What this episode is about in the final analysis, we want to suggest, is becoming “practitioners of a Yahwistic eschatology,” in Brueggemann’s phrase. What these disciples do, as it were, is create small-scale instantiations of the eschatological shalom of God, in which the prophetic word of promise is allowed to “reinitiate the life-giving processes of history,” again from Brueggemann’s sketch of the prophet’s profile. The itinerant disciples and members of the village are to be united in faithful dependence upon the God who is present in their midst, not only as provider as always, but now also as revealer and healer. In so doing, they render the teaching of Jesus “believable.”

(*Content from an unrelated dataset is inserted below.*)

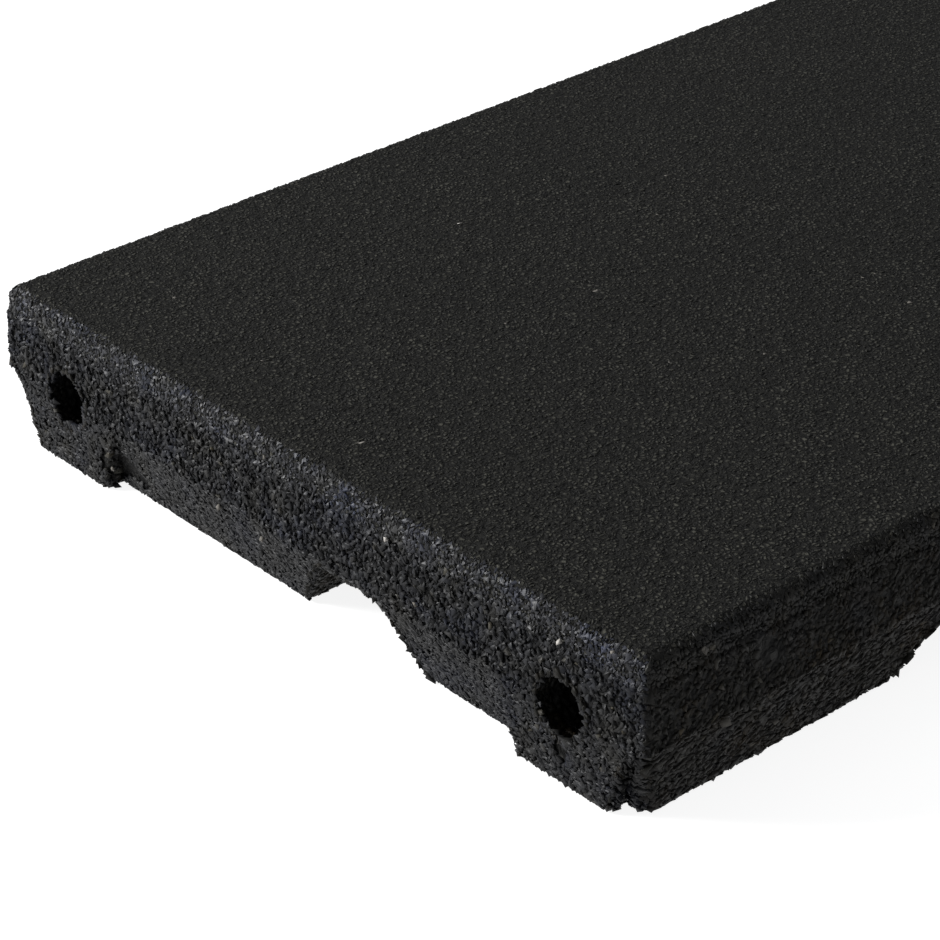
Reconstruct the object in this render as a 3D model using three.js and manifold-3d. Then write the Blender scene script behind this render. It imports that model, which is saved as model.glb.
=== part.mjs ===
import * as THREE from 'three';
import { mergeVertices } from 'three/addons/utils/BufferGeometryUtils.js';
import Module from 'manifold-3d';

// A playground tile pressed in one piece from rubber granules, in millimetres.
// X runs along the tile, Y across it and Z up. The origin is on the floor, under the
// middle of the tile. The width and the length are those at the widest height.

// Overall size
const length = 1000;
const width = 250;
const thickness = 45;
const cornerRadius = 2;
const footCornerRadius = 4;

// Edge section: it leans out from the top edge down to the widest height. A long side
// steps in there and leans in to the foot, and an end leans in from a lower height.
const widestHeight = 21;
const upperLean = 0.9;
const footLean = 5.5;
const sideStep = 0.8;
const stepSlope = 0.4;
const endLeanHeight = 20;
const footRound = 1;
const topEdgeRadius = 3.5;
const topEdgeSteps = 4;

// The finer granules of the top lie on a narrow ledge of the coarse ones.
const topLayer = 8;
const ledge = 0.5;
const ledgeSlope = 0.5;

// Blind holes for the dowels that join one tile to the next, two in each end
const dowelDiameter = 16;
const dowelDepth = 50;
const dowelSideDistance = 28;
const dowelHeight = 20.5;
const dowelSides = 32;

// A boss round each dowel hole stands upright where the rest of the end leans in. Its
// reach is measured from the dowel's axis to either flank.
const bossFootReach = 15;
const bossTopReach = 23;
const bossDepth = 14;
const bossCornerRadius = 2;

// Drainage channels under the tile: one along it, and a row of wider, lower ones across it
const lengthwiseArch = { footWidth: 46, topWidth: 23, height: 18 };
const crosswiseArch = { footWidth: 56, topWidth: 20, height: 15 };
const channelRound = 5;
const channelSideDistance = 104.5;
const channelEndDistance = 112;
const channelSpacing = 200;

const cornerSteps = 5;
const shoulderSteps = 5;
const overshoot = 5;

const blackRubber = new THREE.MeshStandardMaterial({ color: 0x1c1d1c, roughness: 0.88, metalness: 0 });

const wasm = await Module();
wasm.setup();

// Corner points of a rectangle with rounded corners, anticlockwise
function roundedRectangle(xMin, xMax, yMin, yMax, radius) {
  const centres = [
    [xMax - radius, yMin + radius, -Math.PI / 2],
    [xMax - radius, yMax - radius, 0],
    [xMin + radius, yMax - radius, Math.PI / 2],
    [xMin + radius, yMin + radius, Math.PI],
  ];
  return centres.flatMap(([x, y, start]) =>
    Array.from({ length: cornerSteps + 1 }, (_, step) => {
      const angle = start + (Math.PI / 2) * (step / cornerSteps);
      return new THREE.Vector2(x + radius * Math.cos(angle), y + radius * Math.sin(angle));
    }),
  );
}

// Closed skin through convex outlines of equal point counts, from the lowest level up
function loft(levels) {
  const count = levels[0].outline.length;
  const positions = levels.flatMap(({ z, outline }) => outline.flatMap(({ x, y }) => [x, y, z]));
  const faces = [];
  for (let level = 0; level < levels.length - 1; level++) {
    for (let i = 0; i < count; i++) {
      const a = level * count + i;
      const b = level * count + ((i + 1) % count);
      faces.push(a, b, b + count, a, b + count, a + count);
    }
  }
  const top = (levels.length - 1) * count;
  for (let i = 1; i < count - 1; i++) {
    faces.push(0, i + 1, i);
    faces.push(top, top + i, top + i + 1);
  }
  const geometry = new THREE.BufferGeometry();
  geometry.setAttribute('position', new THREE.Float32BufferAttribute(positions, 3));
  geometry.setIndex(faces);
  return geometry;
}

function toSolid(geometry) {
  const bare = geometry.clone();
  bare.deleteAttribute('normal');
  bare.deleteAttribute('uv');
  const merged = mergeVertices(bare, 1e-4);
  return new wasm.Manifold(
    new wasm.Mesh({
      numProp: 3,
      vertProperties: new Float32Array(merged.attributes.position.array),
      triVerts: new Uint32Array(merged.index.array),
    }),
  );
}

function toGeometry(solid) {
  const { vertProperties, triVerts } = solid.getMesh();
  const geometry = new THREE.BufferGeometry();
  geometry.setAttribute('position', new THREE.BufferAttribute(vertProperties, 3));
  geometry.setIndex(new THREE.BufferAttribute(triVerts, 1));
  geometry.computeVertexNormals();
  return geometry;
}

// How far the ends and the long sides stand in below the widest height
function lowerSection() {
  const endInset = (z) => footLean * Math.max(0, 1 - z / endLeanHeight);
  const sideInset = (z) => footLean + ((sideStep - footLean) * z) / widestHeight;
  const heights = [footRound, endLeanHeight, widestHeight - stepSlope];
  return [
    { z: 0, end: footLean + footRound, side: footLean + footRound },
    ...heights.map((z) => ({ z, end: endInset(z), side: sideInset(z) })),
  ];
}

// How far all four sides stand in from the widest height up
function upperSection() {
  const ledgeHeight = thickness - topLayer;
  const leanAt = (z) => (upperLean * (z - widestHeight)) / (thickness - widestHeight);
  const section = [
    { z: widestHeight, inset: 0 },
    { z: ledgeHeight, inset: leanAt(ledgeHeight) },
    { z: ledgeHeight + ledgeSlope, inset: leanAt(ledgeHeight) + ledge },
  ];
  for (let step = 0; step <= topEdgeSteps; step++) {
    const angle = (Math.PI / 2) * (step / topEdgeSteps);
    section.push({
      z: thickness - topEdgeRadius + topEdgeRadius * Math.sin(angle),
      inset: upperLean + ledge + topEdgeRadius * (1 - Math.cos(angle)),
    });
  }
  return section;
}

function makeSlab() {
  const levelOf = (z, end, side, radius) => {
    const x = length / 2 - end;
    const y = width / 2 - side;
    return { z, outline: roundedRectangle(-x, x, -y, y, radius) };
  };
  return toSolid(loft([
    ...lowerSection().map(({ z, end, side }) => levelOf(z, end, side, footCornerRadius)),
    ...upperSection().map(({ z, inset }) => levelOf(z, inset, inset, cornerRadius)),
  ]));
}

// The boss keeps the end's full length down to the foot, and its flanks spread upwards
// to the height where the end starts to lean in.
function makeBoss(endSign, sideSign) {
  const dowelY = sideSign * (width / 2 - dowelSideDistance);
  const buried = 2;
  const levels = [
    { z: 0, reach: bossFootReach, front: footRound },
    { z: footRound, reach: bossFootReach + footRound, front: 0 },
    { z: endLeanHeight, reach: bossTopReach, front: 0 },
    { z: endLeanHeight + buried, reach: bossTopReach - buried, front: buried },
  ].map(({ z, reach, front }) => {
    const back = endSign * (length / 2 - bossDepth);
    const face = endSign * (length / 2 - front);
    return {
      z,
      outline: roundedRectangle(
        Math.min(back, face), Math.max(back, face), dowelY - reach, dowelY + reach, bossCornerRadius),
    };
  });
  return toSolid(loft(levels));
}

function makeDowelHole(endSign, sideSign) {
  const hole = new THREE.CylinderGeometry(
    dowelDiameter / 2, dowelDiameter / 2, dowelDepth + overshoot, dowelSides);
  hole.rotateZ(Math.PI / 2);
  const middle = length / 2 - (dowelDepth - overshoot) / 2;
  hole.translate(endSign * middle, sideSign * (width / 2 - dowelSideDistance), dowelHeight);
  return toSolid(hole);
}

// Arch of a channel, open at the foot: walls that lean together, with rounded shoulders
function channelArch({ footWidth, topWidth, height }) {
  const slope = Math.atan2(height, (footWidth - topWidth) / 2);
  const footX = footWidth / 2 + overshoot / Math.tan(slope);
  const shoulderX = topWidth / 2 - channelRound * Math.tan(slope / 2);
  const shoulderZ = height - channelRound;
  const wallNormal = Math.PI / 2 - slope;
  const arch = new THREE.Shape();
  arch.moveTo(-footX, -overshoot);
  arch.lineTo(footX, -overshoot);
  arch.absarc(shoulderX, shoulderZ, channelRound, wallNormal, Math.PI / 2, false);
  arch.absarc(-shoulderX, shoulderZ, channelRound, Math.PI / 2, Math.PI - wallNormal, false);
  return arch;
}

// Channel cutter of a given length, lying along Y with its middle at the origin
function channelRunOf(span, arch) {
  const run = span + 2 * overshoot;
  const channel = new THREE.ExtrudeGeometry(channelArch(arch), {
    depth: run,
    bevelEnabled: false,
    curveSegments: shoulderSteps,
  });
  channel.translate(0, 0, -run / 2);
  channel.rotateX(Math.PI / 2);
  return channel;
}

function makeLengthwiseChannel() {
  const channel = channelRunOf(length, lengthwiseArch);
  channel.rotateZ(Math.PI / 2);
  channel.translate(0, channelSideDistance - width / 2, 0);
  return toSolid(channel);
}

function makeCrosswiseChannel(x) {
  const channel = channelRunOf(width, crosswiseArch);
  channel.translate(x, 0, 0);
  return toSolid(channel);
}

function makeTile() {
  let tile = makeSlab();
  for (const endSign of [-1, 1]) {
    for (const sideSign of [-1, 1]) {
      tile = tile.add(makeBoss(endSign, sideSign));
    }
  }
  tile = tile.subtract(makeLengthwiseChannel());
  const channelRun = length - 2 * channelEndDistance;
  const gaps = Math.max(1, Math.round(channelRun / channelSpacing));
  for (let i = 0; i <= gaps; i++) {
    tile = tile.subtract(makeCrosswiseChannel(channelRun * (i / gaps - 0.5)));
  }
  for (const endSign of [-1, 1]) {
    for (const sideSign of [-1, 1]) {
      tile = tile.subtract(makeDowelHole(endSign, sideSign));
    }
  }
  const mesh = new THREE.Mesh(toGeometry(tile), blackRubber);
  mesh.name = 'tile';
  return mesh;
}

const playgroundTile = new THREE.Group();
playgroundTile.add(makeTile());

export default playgroundTile;
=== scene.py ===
import math
import bpy
import numpy as np
from mathutils import Euler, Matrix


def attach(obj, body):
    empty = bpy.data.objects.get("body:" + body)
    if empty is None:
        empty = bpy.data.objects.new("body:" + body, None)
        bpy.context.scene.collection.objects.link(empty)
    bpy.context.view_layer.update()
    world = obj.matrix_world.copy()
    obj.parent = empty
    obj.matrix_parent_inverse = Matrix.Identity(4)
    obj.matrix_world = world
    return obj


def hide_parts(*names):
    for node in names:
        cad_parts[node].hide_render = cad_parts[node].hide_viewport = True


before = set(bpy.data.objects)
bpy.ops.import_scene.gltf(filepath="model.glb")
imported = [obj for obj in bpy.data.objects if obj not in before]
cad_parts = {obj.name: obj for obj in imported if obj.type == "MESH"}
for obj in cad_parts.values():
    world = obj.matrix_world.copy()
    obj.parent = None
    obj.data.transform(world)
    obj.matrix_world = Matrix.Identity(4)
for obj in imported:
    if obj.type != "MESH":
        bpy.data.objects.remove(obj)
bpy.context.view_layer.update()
mm = 0.001


# The pressed core is one block of coarse tyre crumb, moulded with its dowel bosses and
# drainage channels. Only its loose outer crumbs are pieces of their own, so the core
# is the solid drawn in by the depth of the gaps between them.
core_gap, side_gap, core_under_top = 0.95 * mm, 0.5 * mm, 1.0 * mm
most_drawn_in = 2.6 * mm
most_face_weight = (4 * mm) ** 2
coarse_grain = 2.4 * mm
core_bump, core_tilt = 0.5 * mm, 0.9
core_dark, core_light = (0.005, 0.005, 0.005), (0.022, 0.0215, 0.0195)
pressed_sheen, rubber_ior = 0.1, 1.5
middle_grey = (0.5, 0.5, 0.5)


class Wire:
    """A socket of a material's nodes, on which plus, minus and times add Math nodes."""

    def __init__(self, tree, socket=None):
        self.tree, self.socket = tree, socket

    def node(self, kind, settings=None, sockets=None, out=0):
        made = self.tree.nodes.new(kind)
        for name, value in (settings or {}).items():
            if name == "stops":
                ramp = made.color_ramp.elements
                for index, (place, colour) in enumerate(value):
                    stop = ramp[index] if index < 2 else ramp.new(place)
                    stop.position, stop.color = place, (*colour, 1.0)
            else:
                setattr(made, name, value)
        for name, value in (sockets or {}).items():
            if isinstance(value, Wire):
                self.tree.links.new(value.socket, made.inputs[name])
            else:
                made.inputs[name].default_value = value
        return Wire(self.tree, made.outputs[out] if made.outputs else None)

    def maths(self, operation, first, second):
        return self.node("ShaderNodeMath", {"operation": operation}, {0: first, 1: second})

    def __add__(self, other):
        return self.maths("ADD", self, other)

    def __sub__(self, other):
        return self.maths("SUBTRACT", self, other)

    def __rsub__(self, other):
        return self.maths("SUBTRACT", other, self)

    def __mul__(self, other):
        return self.maths("MULTIPLY", self, other)

    __radd__ = __add__
    __rmul__ = __mul__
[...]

What Christian congregations can do to address the crisis of creation in their communities, we are suggesting, is to become faithful caretakers of the prophetic critique and vision, as we have in the prophetic literature of the Bible. “Faithful” is the key word here: in contrast to the mode of operation of the scientific community, according to which citizens are addressed primarily in terms of their rational self-interest, the community of faith speaks to the “interest” or will of the creation’s Creator for the creation. As we have seen, the “utterances of uncredentialed individuals” have become an authoritative, literary heritage, which the church inherits by virtue of its fidelity to the prophet Jesus. But this heritage is not merely literary; it involves social and material activation of the promises it contains, as members of a congregation join together as a community of faith to demonstrate in their own community’s life what their trust in the prophet’s promise actually means for the restoration of creation. As it embodies the will of God for the creation in “the fabric of creation,” which God has conditioned to receive it and enfold it, the congregation knows itself as centered in the presence of God, and indeed experiences in some good measure Jesus’ healing power for the restoration of creation.

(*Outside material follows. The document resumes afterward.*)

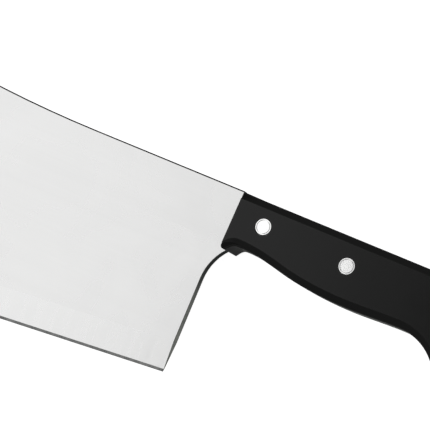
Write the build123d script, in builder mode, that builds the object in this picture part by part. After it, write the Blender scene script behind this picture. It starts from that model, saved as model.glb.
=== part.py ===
from build123d import *
import os

# A butcher's cleaver with a full tang, lying flat. +X runs to the butt of the grip, +Y to the spine,
# +Z is square to the blade, and the back scale's flat face rests on z = 0. All in millimetres.

os.makedirs("parts", exist_ok=True)

# Datum: the top front corner of the grip, measured from the middle of the whole outline
grip_front_x = 33.49
grip_top_y = 42.0

# Blade, in datum coordinates
blade_thickness = 4.0
spine_rise = 0.8  # the spine stands this far above the top of the grip
spine_dip = 2.8  # and dips below it over this length in front of the scales
spine_straight = 75.0
front_top = (-178.0, 9.0)
front_bottom = (-184.0, -82.0)
front_top_radius = 9.0
belly_start = (-112.0, -90.8)
heel_corner = (-4.1, -80.0)
heel_top = (-5.05, -39.0)
choil_end = (0.5, -24.2)
spine_break = 0.6

# Edge of the blade: a main bevel ground on both faces, then a narrow cutting bevel
bevel_height = 13.0
shoulder_half = 0.45  # half thickness where the main bevel meets the cutting bevel
cutting_bevel_height = 1.2
land_half = 0.05  # half thickness left at the sharpened edge
bevel_overrun = 12.0
bevel_margin = 1.0

# Grip outline, shared by the two scales and by the tang between them, in datum coordinates
grip_length = 118.0
butt_foot = (112.5, -36.2)
beak = (101.5, -36.2)
beak_root = (98.0, -32.7)
waist = (82.5, -26.3)
belly_points = [(61.0, -27.2), (30.3, -25.0)]
notch = (6.5, -21.5)
lip_foot = (2.0, -24.5)
lip_nose = (0.5, -24.35)
lip_top = (0.0, -23.4)
lip_slope = (-0.84, -0.54)
overrun_foot = (-8.0, -30.9)  # where the border ends, past the lip
trim_margin = 2.0
butt_radius = 6.0
beak_radius = 4.5

# Scales
scale_thickness = 7.0
border_width = 3.0  # a flat border is cut all round the outer face at 45 degrees
border_rounding = 2.4
shoulder_length = 10.0  # near the front end the border rises to meet the outer face
shoulder_drop = 0.35
shoulder_radius = 0.8

# Rivets: a sleeve from the back and a post from the front meet inside the tang
rivet_places = {"front": (13.8, -10.2), "middle": (52.9, -11.9), "rear": (97.0, -14.0)}
head_radius = 3.5
head_height = 2.5
rim_break = 0.2  # the rim of each head is eased, which leaves a fine groove round it
ring_radius = 2.8  # a fine turned ring on each head
ring_depth = 0.15
sleeve_radius = 2.5
sleeve_length = 12.5
bore_depth = 11.0
post_radius = 1.6
post_length = 11.0

# Hanging hole, in datum coordinates
hanging_hole = (-164.0, -13.0)
hanging_hole_radius = 4.5

blade_z = scale_thickness
front_scale_z = blade_z + blade_thickness
grip_thickness = front_scale_z + scale_thickness

datum = Plane(origin=(grip_front_x, grip_top_y, 0))
blade_plane = datum.offset(blade_z)
blade_middle = datum.offset(blade_z + blade_thickness / 2)
front_scale_plane = datum.offset(front_scale_z)
front_face_plane = datum.offset(grip_thickness)


def corners_at(builder, *places):
    """Pick the corners of a drawing that stand at the given places."""
    return [min(builder.vertices(), key=lambda v: (Vector(v) - Vector(*p)).length) for p in places]


# The grip's outline, run on past its front end so that the border can be cut right along it
with BuildSketch() as border_face:
    with BuildLine():
        Polyline((overrun_foot[0], 0), (grip_length, 0), butt_foot, beak, beak_root)
        TangentArc(waist, beak_root, tangent=(1, 0))
        Spline(waist, *belly_points, notch, tangents=[(-1, 0), (-1, 0)])
        Spline(notch, lip_foot, overrun_foot, tangents=[(-1, 0), lip_slope])
        Line(overrun_foot, (overrun_foot[0], 0))
    make_face()
    fillet(corners_at(border_face, (grip_length, 0), butt_foot), butt_radius)
    fillet(corners_at(border_face, beak), beak_radius)

# What is cut off in front of the grip, down to the rounded lip in front of the fingers
with BuildSketch() as front_cut:
    with BuildLine():
        Polyline(
            lip_foot,
            (lip_foot[0], butt_foot[1]),
            (overrun_foot[0] - trim_margin, butt_foot[1]),
            (overrun_foot[0] - trim_margin, trim_margin),
            (0, trim_margin),
            lip_top,
        )
        ThreePointArc(lip_top, lip_nose, lip_foot)
    make_face()

with BuildSketch() as grip_face:
    add(border_face.sketch)
    add(front_cut.sketch, mode=Mode.SUBTRACT)

edge_run = Vector(*heel_corner) - Vector(*belly_start)

with BuildSketch() as blade_face:
    with BuildLine():
        Line((-spine_dip, spine_rise), (-spine_straight, spine_rise))
        TangentArc((-spine_straight, spine_rise), front_top, tangent=(-1, 0))
        Line(front_top, front_bottom)
        TangentArc(belly_start, front_bottom, tangent=-edge_run)
        Polyline(belly_start, heel_corner, heel_top)
        TangentArc(heel_top, choil_end, tangent=Vector(*heel_top) - Vector(*heel_corner))
        Polyline(choil_end, (choil_end[0], -spine_rise), (0, -spine_rise), (-spine_dip, spine_rise))
    make_face()
    fillet(corners_at(blade_face, front_top), front_top_radius)
    with Locations(hanging_hole):
        Circle(hanging_hole_radius, mode=Mode.SUBTRACT)

# The stock ground away along the front face of the cutting edge, past both of its ends
with BuildPart() as bevel_stock:
    with BuildLine(blade_middle) as cutting_edge:
        heel_end = tuple(Vector(*heel_corner) + edge_run.normalized() * bevel_overrun)
        Line(heel_end, belly_start)
        belly = TangentArc(belly_start, front_bottom, tangent=-edge_run)
        Line(belly @ 1, belly @ 1 + (belly % 1) * bevel_overrun)
    bevel_plane = Plane(
        origin=blade_middle.from_local_coords(heel_end),
        x_dir=(0, 0, 1),
        z_dir=-edge_run,
    )
    with BuildSketch(bevel_plane):
        with BuildLine():
            Polyline(
                (land_half, -bevel_margin),
                (land_half, 0),
                (shoulder_half, cutting_bevel_height),
                (blade_thickness / 2, bevel_height),
                (blade_thickness, bevel_height),
                (blade_thickness, -bevel_margin),
                close=True,
            )
        make_face()
    sweep()

# Blade and full tang, blanked from one sheet, with the bevels ground on both faces
with BuildPart() as blade:
    with BuildSketch(blade_plane):
        add(blade_face.sketch)
        add(grip_face.sketch)
        with Locations(*rivet_places.values()):
            Circle(sleeve_radius, mode=Mode.SUBTRACT)
    extrude(amount=blade_thickness)
    upper_edges = blade.edges().filter_by(lambda e: e.center().Y > grip_top_y + spine_rise / 2)
    chamfer(upper_edges.filter_by(Axis.Z, reverse=True), spine_break)
    add(bevel_stock.part, mode=Mode.SUBTRACT)
    add(bevel_stock.part.mirror(blade_middle), mode=Mode.SUBTRACT)
blade.part.label = "blade"
export_step(blade.part, "parts/blade.step")

# The front end of each scale, where the border dies out
shoulder_top = scale_thickness - shoulder_drop
shoulder_rise = border_width / shoulder_length
with BuildPart() as shoulder:
    with BuildSketch(front_scale_plane):
        add(border_face.sketch)
    extrude(amount=scale_thickness + border_width)
    with BuildSketch(Plane(origin=front_scale_plane.origin, x_dir=(1, 0, 0), z_dir=(0, -1, 0))):
        with BuildLine():
            Polyline(
                (overrun_foot[0], 0),
                (overrun_foot[0], shoulder_top - shoulder_rise * overrun_foot[0]),
                (shoulder_length, shoulder_top - border_width),
                (shoulder_length, 0),
                close=True,
            )
        make_face()
    extrude(amount=grip_length, both=True, mode=Mode.INTERSECT)
    slope = shoulder.faces().sort_by(Axis.Z)[-1].edges()
    ends = (grip_front_x + overrun_foot[0] + 0.1, grip_front_x + shoulder_length - 0.1)
    fillet(slope.filter_by(lambda e: ends[0] < e.center().X < ends[1]), shoulder_radius)

# Front scale, moulded in black plastic with a border all along its outline but at the front end
with BuildPart() as front_scale:
    with BuildSketch(front_scale_plane):
        add(border_face.sketch)
    extrude(amount=scale_thickness)
    front_end = front_scale.faces().sort_by(Axis.X)[0].center().X
    rim = front_scale.faces().sort_by(Axis.Z)[-1].edges()
    chamfer(rim.filter_by(lambda e: e.center().X > front_end + 1), border_width)
    border_foot = front_scale_z + scale_thickness - border_width
    foot = front_scale.edges().filter_by(
        lambda e: e.center().X > front_end + 1
        and abs(e.center().Z - border_foot) < 0.01
        and e.bounding_box().size.Z < 0.01
    )
    fillet(foot, border_rounding)
    add(shoulder.part)
    with BuildSketch(front_scale_plane):
        add(front_cut.sketch)
    extrude(amount=2 * scale_thickness, mode=Mode.SUBTRACT)
    with Locations(front_face_plane):
        with Locations(*rivet_places.values()):
            CounterBoreHole(sleeve_radius, head_radius, head_height)
front_scale.part.label = "front_scale"
export_step(front_scale.part, "parts/front_scale.step")

# Back scale, the mirror image of the front one
with BuildPart() as back_scale:
    add(front_scale.part.mirror(blade_middle))
back_scale.part.label = "back_scale"
export_step(back_scale.part, "parts/back_scale.step")

# Three cutlery rivets, each a headed sleeve and a headed post pressed into it
for name, place in rivet_places.items():
    rivet_centre = datum.from_local_coords(place)
    rivet_axis = Axis(rivet_centre, (0, 0, 1))
    rivet_plane = Plane(origin=rivet_centre, x_dir=(1, 0, 0), z_dir=(0, -1, 0))
    head_profile = [
        (ring_radius + ring_depth, 0),
        (ring_radius, ring_depth),
        (ring_radius - ring_depth, 0),
    ]

    with BuildPart() as sleeve:
        with BuildSketch(rivet_plane):
            with BuildLine():
                Polyline(
                    (0, 0),
                    *reversed(head_profile),
                    (head_radius - rim_break, 0),
                    (head_radius, rim_break),
                    (head_radius, head_height),
                    (sleeve_radius, head_height),
                    (sleeve_radius, head_height + sleeve_length),
                    (post_radius, head_height + sleeve_length),
                    (post_radius, head_height + sleeve_length - bore_depth),
                    (0, head_height + sleeve_length - bore_depth),
                    close=True,
                )
            make_face()
        revolve(axis=rivet_axis)
    sleeve.part.label = f"{name}_rivet_sleeve"
    export_step(sleeve.part, f"parts/{name}_rivet_sleeve.step")

    with BuildPart() as post:
        with BuildSketch(rivet_plane):
            with BuildLine():
                Polyline(
                    (0, grip_thickness),
                    *[(x, grip_thickness - y) for x, y in reversed(head_profile)],
                    (head_radius - rim_break, grip_thickness),
                    (head_radius, grip_thickness - rim_break),
                    (head_radius, grip_thickness - head_height),
                    (post_radius, grip_thickness - head_height),
                    (post_radius, grip_thickness - head_height - post_length),
                    (0, grip_thickness - head_height - post_length),
                    close=True,
                )
            make_face()
        revolve(axis=rivet_axis)
    post.part.label = f"{name}_rivet_post"
    export_step(post.part, f"parts/{name}_rivet_post.step")
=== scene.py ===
import math

import bpy
from mathutils import Matrix, Vector


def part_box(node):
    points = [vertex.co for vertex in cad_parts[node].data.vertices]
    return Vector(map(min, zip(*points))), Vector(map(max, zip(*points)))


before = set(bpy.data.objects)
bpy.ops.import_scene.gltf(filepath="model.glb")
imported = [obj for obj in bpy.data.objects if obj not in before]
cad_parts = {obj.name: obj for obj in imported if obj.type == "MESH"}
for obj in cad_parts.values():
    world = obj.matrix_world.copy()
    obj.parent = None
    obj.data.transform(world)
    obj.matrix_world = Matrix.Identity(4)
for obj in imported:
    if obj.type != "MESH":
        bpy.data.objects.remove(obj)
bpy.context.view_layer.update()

# ---- Blade -------------------------------------------------------------------------------
# One 4 mm sheet of stainless steel, blanked to its outline, tang and all. Both faces are satin
# finished along the length and the bevels are ground across the edge. The rim keeps the coarse
# finish of the wheel that shaped it, and in the choil under the grip it is painted near-black,
# as painted shade.


def fit(tree, kind, feeds=(), **settings):
    """A node of that kind in the tree, each named socket fed by another socket or set to a value."""
    node = tree.nodes.new(kind)
    for name, value in settings.items():
        setattr(node, name, value)
    for socket, value in dict(feeds).items():
        if isinstance(value, bpy.types.NodeSocket):
            tree.links.new(value, node.inputs[socket])
        else:
            node.inputs[socket].default_value = value
    return node


def effect(name, inlets, outlets):
    """An empty shader group, with inlets and outlets given as names and their socket types."""
    tree = bpy.data.node_groups.new(name, "ShaderNodeTree")
    for inlet, kind in inlets.items():
        tree.interface.new_socket(name=inlet, in_out="INPUT", socket_type=kind)
    for outlet, kind in outlets.items():
        tree.interface.new_socket(name=outlet, in_out="OUTPUT", socket_type=kind)
    return tree, tree.nodes.new("NodeGroupInput").outputs, tree.nodes.new("NodeGroupOutput").inputs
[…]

This is why the current movement to “green” congregations is so significant, in our thinking: whatever actual easing of the environmental crisis they achieve, for example by conserving energy or installing rain-gardens, is in one sense less important than the witness they give to the hope for the creation that is in them. But congregations who accept this mission with all seriousness will also find joy in the many specific initiatives they might undertake. They might imagine the community-sustaining, “servant’s garden” of the future (as opposed to the wartime ‘victory garden’ of the past, because they are not agents of a nation seeking to dominate the world), and begin working to create it in their neighborhood. They might work to become “carbon free,” forsaking as far as possible our society’s deeply destructive dependence upon fossil fuels, with its pollution of the air and warming of the climate. They might become more attentive to the many poets of the creation, e.g. Gerard Manley Hopkins, Mary Oliver, Annie Dillard, and others, who speak afresh of God’s love for creation out of the context of modern, science dominated culture. They might find that features of nature that they regard as a “thorn in the flesh” turn out to be the stimulus for a more intense focus on service to the community, the grace of “power made perfect in weakness” (2 Corinthians 12:2-10). But above all, they might find themselves drawn to the God who is at the center of life; in so doing, they will find themselves caught up in the passionate love God has for all God’s creation.

Originally by Dennis Ormseth in 2012.